What needs to be done –
Reproduce all of the material word for word.

Supplied material –

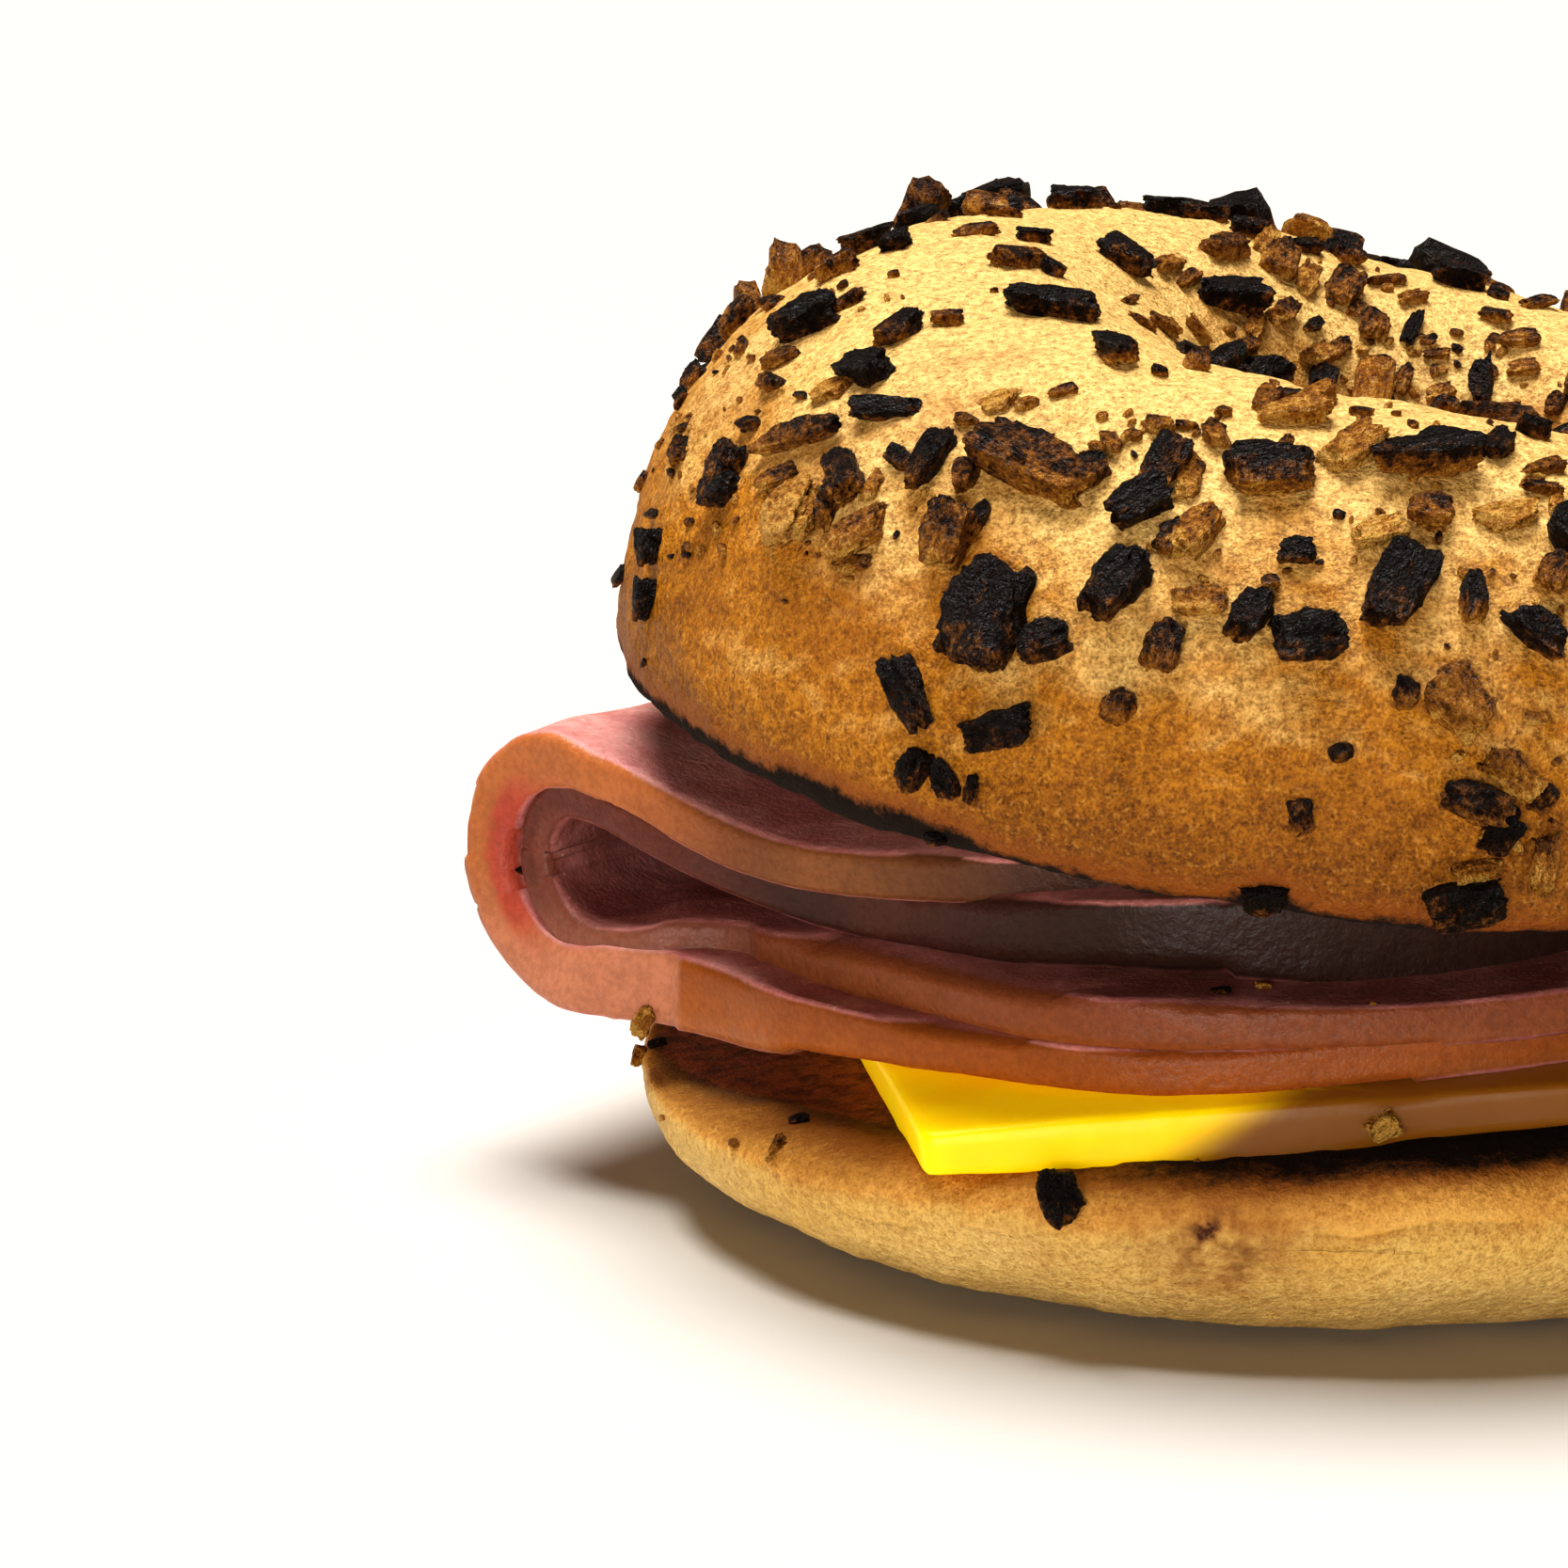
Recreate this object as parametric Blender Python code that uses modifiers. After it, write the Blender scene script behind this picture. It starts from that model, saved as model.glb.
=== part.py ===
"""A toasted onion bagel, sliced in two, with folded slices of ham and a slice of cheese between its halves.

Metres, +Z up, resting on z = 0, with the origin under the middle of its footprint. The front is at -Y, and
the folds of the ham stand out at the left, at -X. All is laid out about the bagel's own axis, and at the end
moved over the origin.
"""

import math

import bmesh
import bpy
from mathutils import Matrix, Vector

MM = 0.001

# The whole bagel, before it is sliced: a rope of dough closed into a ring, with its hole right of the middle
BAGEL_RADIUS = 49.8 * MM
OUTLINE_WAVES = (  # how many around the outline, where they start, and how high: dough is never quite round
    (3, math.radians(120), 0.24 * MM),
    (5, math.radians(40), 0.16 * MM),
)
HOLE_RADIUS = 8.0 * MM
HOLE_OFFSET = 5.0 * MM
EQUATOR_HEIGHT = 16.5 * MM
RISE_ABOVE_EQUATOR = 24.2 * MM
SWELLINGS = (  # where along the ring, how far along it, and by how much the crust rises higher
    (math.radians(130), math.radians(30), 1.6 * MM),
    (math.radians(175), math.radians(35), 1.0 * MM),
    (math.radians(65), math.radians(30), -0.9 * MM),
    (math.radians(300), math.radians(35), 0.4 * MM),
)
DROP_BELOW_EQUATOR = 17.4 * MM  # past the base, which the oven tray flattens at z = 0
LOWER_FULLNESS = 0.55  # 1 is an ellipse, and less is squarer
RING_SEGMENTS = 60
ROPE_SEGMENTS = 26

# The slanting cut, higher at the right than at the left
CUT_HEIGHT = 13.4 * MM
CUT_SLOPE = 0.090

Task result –
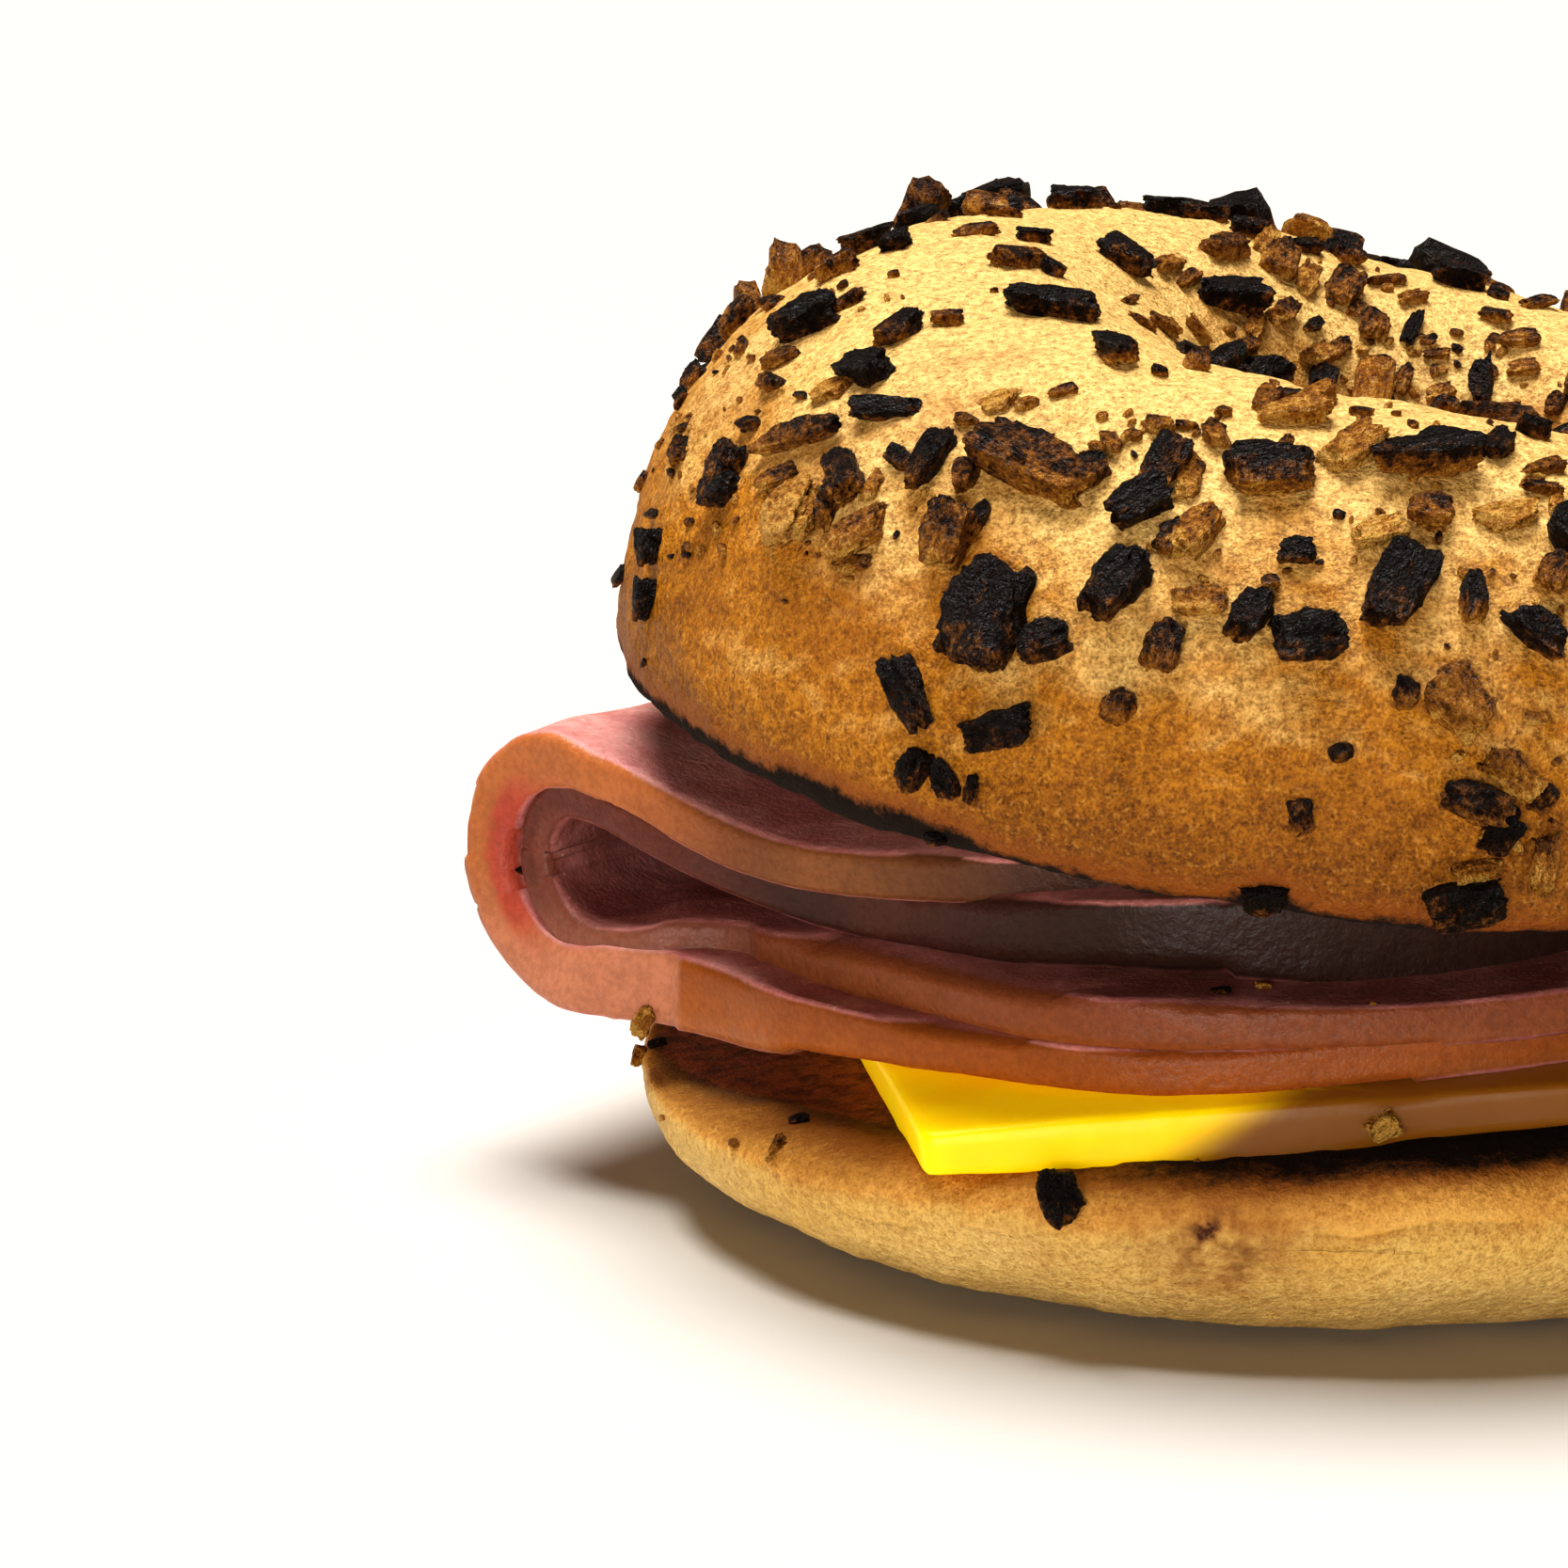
Recreate this object as parametric Blender Python code that uses modifiers. After it, write the Blender scene script behind this picture. It starts from that model, saved as model.glb.
=== part.py ===
"""A toasted onion bagel, sliced in two, with folded slices of ham and a slice of cheese between its halves.

Metres, +Z up, resting on z = 0, with the origin under the middle of its footprint. The front is at -Y, and
the folds of the ham stand out at the left, at -X. All is laid out about the bagel's own axis, and at the end
moved over the origin.
"""

import math

import bmesh
import bpy
from mathutils import Matrix, Vector

MM = 0.001

# The whole bagel, before it is sliced: a rope of dough closed into a ring, with its hole right of the middle
BAGEL_RADIUS = 49.8 * MM
OUTLINE_WAVES = (  # how many around the outline, where they start, and how high: dough is never quite round
    (3, math.radians(120), 0.24 * MM),
    (5, math.radians(40), 0.16 * MM),
)
HOLE_RADIUS = 8.0 * MM
HOLE_OFFSET = 5.0 * MM
EQUATOR_HEIGHT = 16.5 * MM
RISE_ABOVE_EQUATOR = 24.2 * MM
SWELLINGS = (  # where along the ring, how far along it, and by how much the crust rises higher
    (math.radians(130), math.radians(30), 1.6 * MM),
    (math.radians(175), math.radians(35), 1.0 * MM),
    (math.radians(65), math.radians(30), -0.9 * MM),
    (math.radians(300), math.radians(35), 0.4 * MM),
)
DROP_BELOW_EQUATOR = 17.4 * MM  # past the base, which the oven tray flattens at z = 0
LOWER_FULLNESS = 0.55  # 1 is an ellipse, and less is squarer
RING_SEGMENTS = 60
ROPE_SEGMENTS = 26

# The slanting cut, higher at the right than at the left
CUT_HEIGHT = 13.4 * MM
CUT_SLOPE = 0.090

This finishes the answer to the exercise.